Records from a collection:
-*-*-
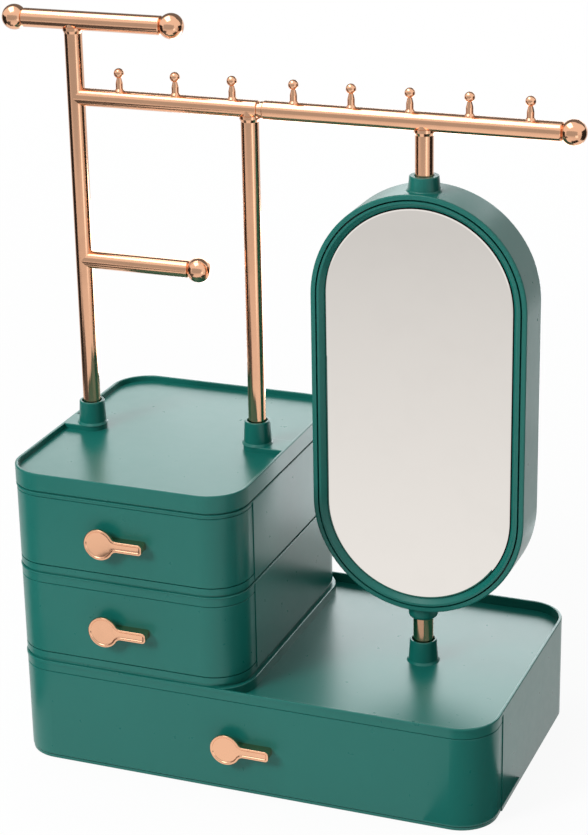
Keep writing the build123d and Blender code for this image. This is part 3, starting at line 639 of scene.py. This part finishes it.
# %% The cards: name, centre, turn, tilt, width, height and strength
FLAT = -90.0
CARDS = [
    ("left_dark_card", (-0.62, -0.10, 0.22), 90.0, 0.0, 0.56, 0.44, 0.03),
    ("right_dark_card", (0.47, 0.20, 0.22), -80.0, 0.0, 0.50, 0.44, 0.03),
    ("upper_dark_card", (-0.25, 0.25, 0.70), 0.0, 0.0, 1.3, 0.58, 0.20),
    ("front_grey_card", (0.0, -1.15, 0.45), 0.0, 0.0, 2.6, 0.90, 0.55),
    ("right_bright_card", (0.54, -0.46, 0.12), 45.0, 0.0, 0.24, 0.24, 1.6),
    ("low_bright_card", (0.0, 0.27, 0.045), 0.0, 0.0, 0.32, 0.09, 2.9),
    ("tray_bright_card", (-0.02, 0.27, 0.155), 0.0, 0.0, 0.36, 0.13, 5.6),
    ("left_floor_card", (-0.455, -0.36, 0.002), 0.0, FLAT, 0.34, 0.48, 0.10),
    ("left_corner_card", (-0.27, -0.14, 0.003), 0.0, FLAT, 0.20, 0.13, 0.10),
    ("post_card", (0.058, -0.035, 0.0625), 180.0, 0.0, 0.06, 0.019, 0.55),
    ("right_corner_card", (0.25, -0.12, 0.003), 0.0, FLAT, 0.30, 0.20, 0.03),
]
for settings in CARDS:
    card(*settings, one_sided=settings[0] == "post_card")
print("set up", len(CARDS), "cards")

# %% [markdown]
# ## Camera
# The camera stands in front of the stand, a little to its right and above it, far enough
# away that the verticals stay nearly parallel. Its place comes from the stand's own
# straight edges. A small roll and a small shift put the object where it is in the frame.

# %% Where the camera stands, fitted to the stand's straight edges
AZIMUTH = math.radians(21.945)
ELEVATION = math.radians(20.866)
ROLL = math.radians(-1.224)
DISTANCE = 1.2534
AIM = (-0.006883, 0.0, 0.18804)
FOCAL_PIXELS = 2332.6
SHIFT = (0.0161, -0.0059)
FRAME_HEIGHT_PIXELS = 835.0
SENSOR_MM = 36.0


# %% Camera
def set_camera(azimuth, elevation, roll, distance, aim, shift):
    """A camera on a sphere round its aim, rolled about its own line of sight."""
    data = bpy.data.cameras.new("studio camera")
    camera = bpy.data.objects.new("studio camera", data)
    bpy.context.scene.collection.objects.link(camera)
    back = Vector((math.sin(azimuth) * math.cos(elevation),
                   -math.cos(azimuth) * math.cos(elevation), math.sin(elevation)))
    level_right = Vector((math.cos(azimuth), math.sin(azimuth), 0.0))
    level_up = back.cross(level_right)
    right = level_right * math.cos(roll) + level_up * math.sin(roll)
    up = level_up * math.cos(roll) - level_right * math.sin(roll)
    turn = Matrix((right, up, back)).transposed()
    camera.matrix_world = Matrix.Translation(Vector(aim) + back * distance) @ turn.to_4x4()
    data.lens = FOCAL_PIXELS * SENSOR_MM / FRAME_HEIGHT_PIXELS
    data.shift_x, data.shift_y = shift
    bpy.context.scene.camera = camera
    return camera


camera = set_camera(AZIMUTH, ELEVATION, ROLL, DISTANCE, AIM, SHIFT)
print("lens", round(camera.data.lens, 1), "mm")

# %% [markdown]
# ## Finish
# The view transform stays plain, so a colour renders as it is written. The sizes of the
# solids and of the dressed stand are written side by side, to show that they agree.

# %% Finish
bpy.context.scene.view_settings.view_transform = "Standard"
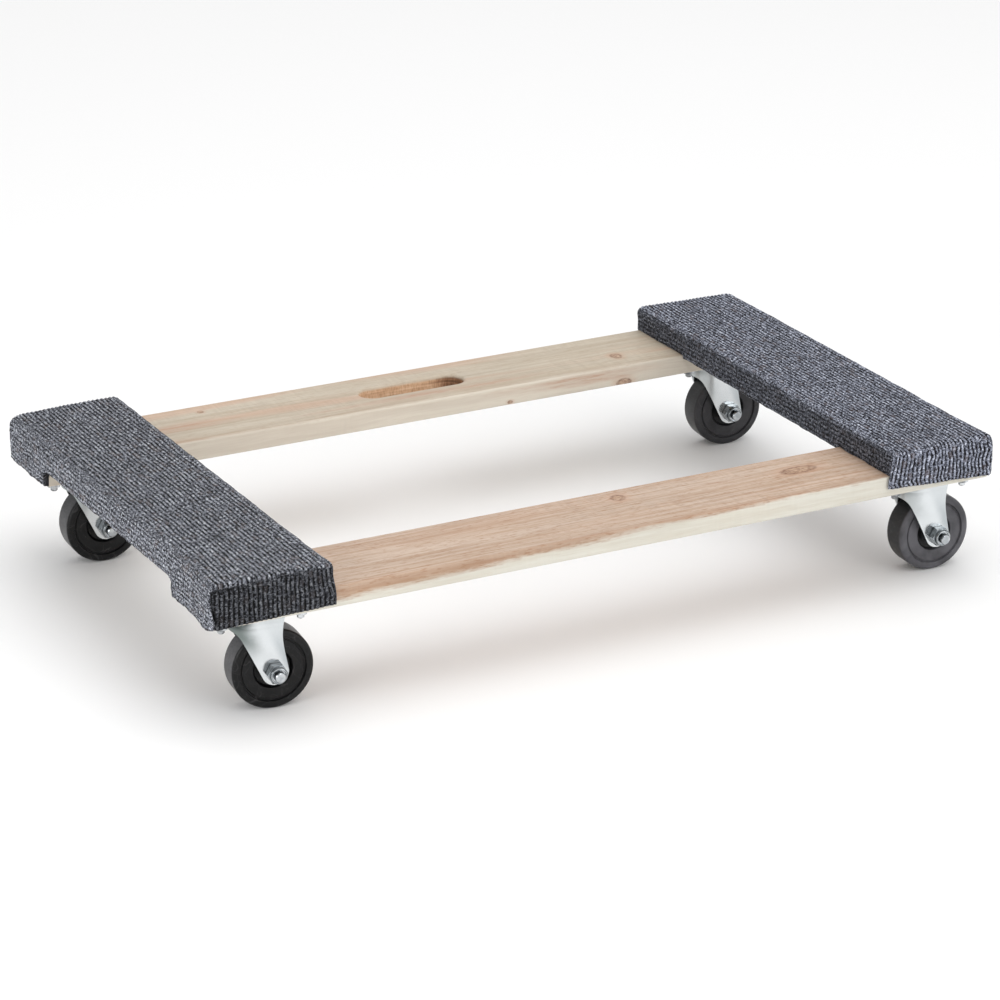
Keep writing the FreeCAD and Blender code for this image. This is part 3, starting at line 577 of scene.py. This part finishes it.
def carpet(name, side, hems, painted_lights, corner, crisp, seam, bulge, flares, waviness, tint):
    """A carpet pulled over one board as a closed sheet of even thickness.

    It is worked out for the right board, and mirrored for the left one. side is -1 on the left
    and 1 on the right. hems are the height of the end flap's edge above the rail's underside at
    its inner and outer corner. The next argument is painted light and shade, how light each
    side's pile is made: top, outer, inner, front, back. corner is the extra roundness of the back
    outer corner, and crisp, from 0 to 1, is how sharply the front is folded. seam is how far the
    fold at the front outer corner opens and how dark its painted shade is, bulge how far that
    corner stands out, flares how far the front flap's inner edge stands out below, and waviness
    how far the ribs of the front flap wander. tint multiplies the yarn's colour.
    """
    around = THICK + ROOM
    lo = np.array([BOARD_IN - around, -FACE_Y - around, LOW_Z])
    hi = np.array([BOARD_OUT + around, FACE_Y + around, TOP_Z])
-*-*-
→ **WHAT THE TASK ASKS**:
Print the material above once more, exactly.

→ **EXPECTED OUTPUT**:
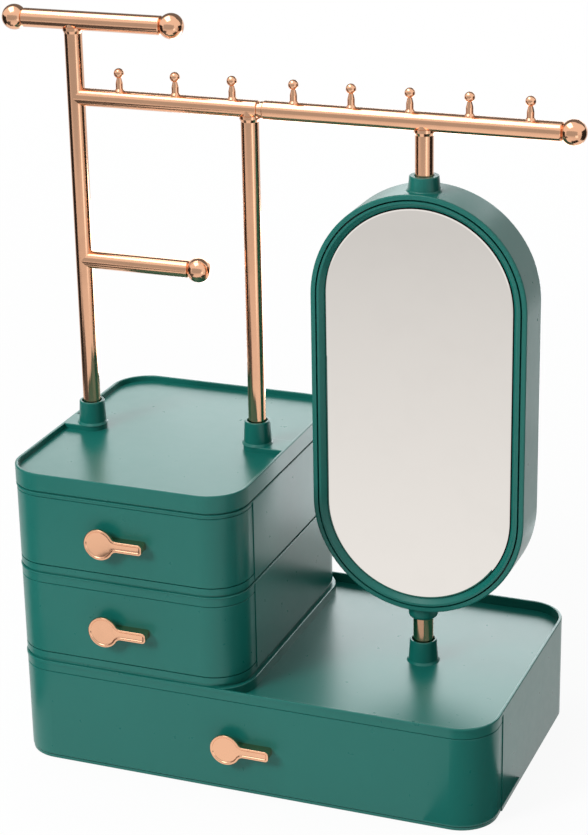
Keep writing the build123d and Blender code for this image. This is part 3, starting at line 639 of scene.py. This part finishes it.
# %% The cards: name, centre, turn, tilt, width, height and strength
FLAT = -90.0
CARDS = [
    ("left_dark_card", (-0.62, -0.10, 0.22), 90.0, 0.0, 0.56, 0.44, 0.03),
    ("right_dark_card", (0.47, 0.20, 0.22), -80.0, 0.0, 0.50, 0.44, 0.03),
    ("upper_dark_card", (-0.25, 0.25, 0.70), 0.0, 0.0, 1.3, 0.58, 0.20),
    ("front_grey_card", (0.0, -1.15, 0.45), 0.0, 0.0, 2.6, 0.90, 0.55),
    ("right_bright_card", (0.54, -0.46, 0.12), 45.0, 0.0, 0.24, 0.24, 1.6),
    ("low_bright_card", (0.0, 0.27, 0.045), 0.0, 0.0, 0.32, 0.09, 2.9),
    ("tray_bright_card", (-0.02, 0.27, 0.155), 0.0, 0.0, 0.36, 0.13, 5.6),
    ("left_floor_card", (-0.455, -0.36, 0.002), 0.0, FLAT, 0.34, 0.48, 0.10),
    ("left_corner_card", (-0.27, -0.14, 0.003), 0.0, FLAT, 0.20, 0.13, 0.10),
    ("post_card", (0.058, -0.035, 0.0625), 180.0, 0.0, 0.06, 0.019, 0.55),
    ("right_corner_card", (0.25, -0.12, 0.003), 0.0, FLAT, 0.30, 0.20, 0.03),
]
for settings in CARDS:
    card(*settings, one_sided=settings[0] == "post_card")
print("set up", len(CARDS), "cards")

# %% [markdown]
# ## Camera
# The camera stands in front of the stand, a little to its right and above it, far enough
# away that the verticals stay nearly parallel. Its place comes from the stand's own
# straight edges. A small roll and a small shift put the object where it is in the frame.

# %% Where the camera stands, fitted to the stand's straight edges
AZIMUTH = math.radians(21.945)
ELEVATION = math.radians(20.866)
ROLL = math.radians(-1.224)
DISTANCE = 1.2534
AIM = (-0.006883, 0.0, 0.18804)
FOCAL_PIXELS = 2332.6
SHIFT = (0.0161, -0.0059)
FRAME_HEIGHT_PIXELS = 835.0
SENSOR_MM = 36.0


# %% Camera
def set_camera(azimuth, elevation, roll, distance, aim, shift):
    """A camera on a sphere round its aim, rolled about its own line of sight."""
    data = bpy.data.cameras.new("studio camera")
    camera = bpy.data.objects.new("studio camera", data)
    bpy.context.scene.collection.objects.link(camera)
    back = Vector((math.sin(azimuth) * math.cos(elevation),
                   -math.cos(azimuth) * math.cos(elevation), math.sin(elevation)))
    level_right = Vector((math.cos(azimuth), math.sin(azimuth), 0.0))
    level_up = back.cross(level_right)
    right = level_right * math.cos(roll) + level_up * math.sin(roll)
    up = level_up * math.cos(roll) - level_right * math.sin(roll)
    turn = Matrix((right, up, back)).transposed()
    camera.matrix_world = Matrix.Translation(Vector(aim) + back * distance) @ turn.to_4x4()
    data.lens = FOCAL_PIXELS * SENSOR_MM / FRAME_HEIGHT_PIXELS
    data.shift_x, data.shift_y = shift
    bpy.context.scene.camera = camera
    return camera


camera = set_camera(AZIMUTH, ELEVATION, ROLL, DISTANCE, AIM, SHIFT)
print("lens", round(camera.data.lens, 1), "mm")

# %% [markdown]
# ## Finish
# The view transform stays plain, so a colour renders as it is written. The sizes of the
# solids and of the dressed stand are written side by side, to show that they agree.

# %% Finish
bpy.context.scene.view_settings.view_transform = "Standard"
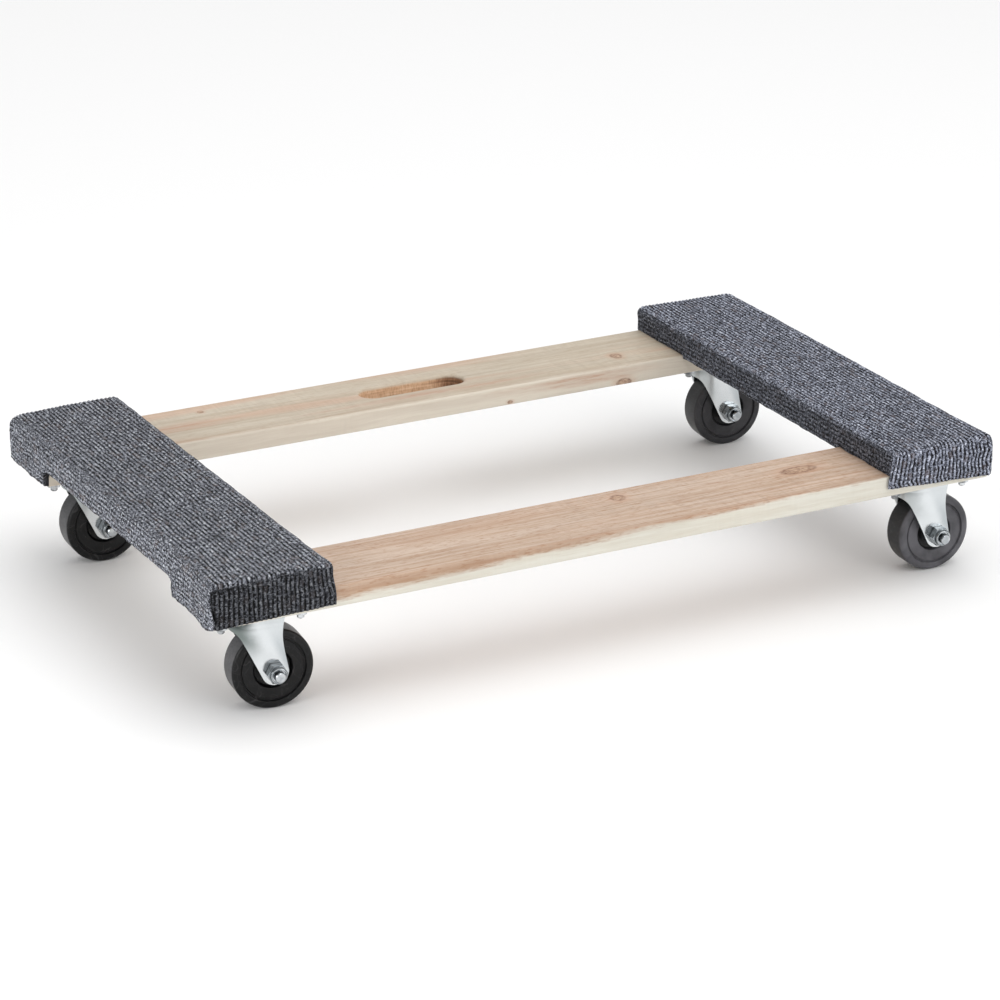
Keep writing the FreeCAD and Blender code for this image. This is part 3, starting at line 577 of scene.py. This part finishes it.
def carpet(name, side, hems, painted_lights, corner, crisp, seam, bulge, flares, waviness, tint):
    """A carpet pulled over one board as a closed sheet of even thickness.

    It is worked out for the right board, and mirrored for the left one. side is -1 on the left
    and 1 on the right. hems are the height of the end flap's edge above the rail's underside at
    its inner and outer corner. The next argument is painted light and shade, how light each
    side's pile is made: top, outer, inner, front, back. corner is the extra roundness of the back
    outer corner, and crisp, from 0 to 1, is how sharply the front is folded. seam is how far the
    fold at the front outer corner opens and how dark its painted shade is, bulge how far that
    corner stands out, flares how far the front flap's inner edge stands out below, and waviness
    how far the ribs of the front flap wander. tint multiplies the yarn's colour.
    """
    around = THICK + ROOM
    lo = np.array([BOARD_IN - around, -FACE_Y - around, LOW_Z])
    hi = np.array([BOARD_OUT + around, FACE_Y + around, TOP_Z])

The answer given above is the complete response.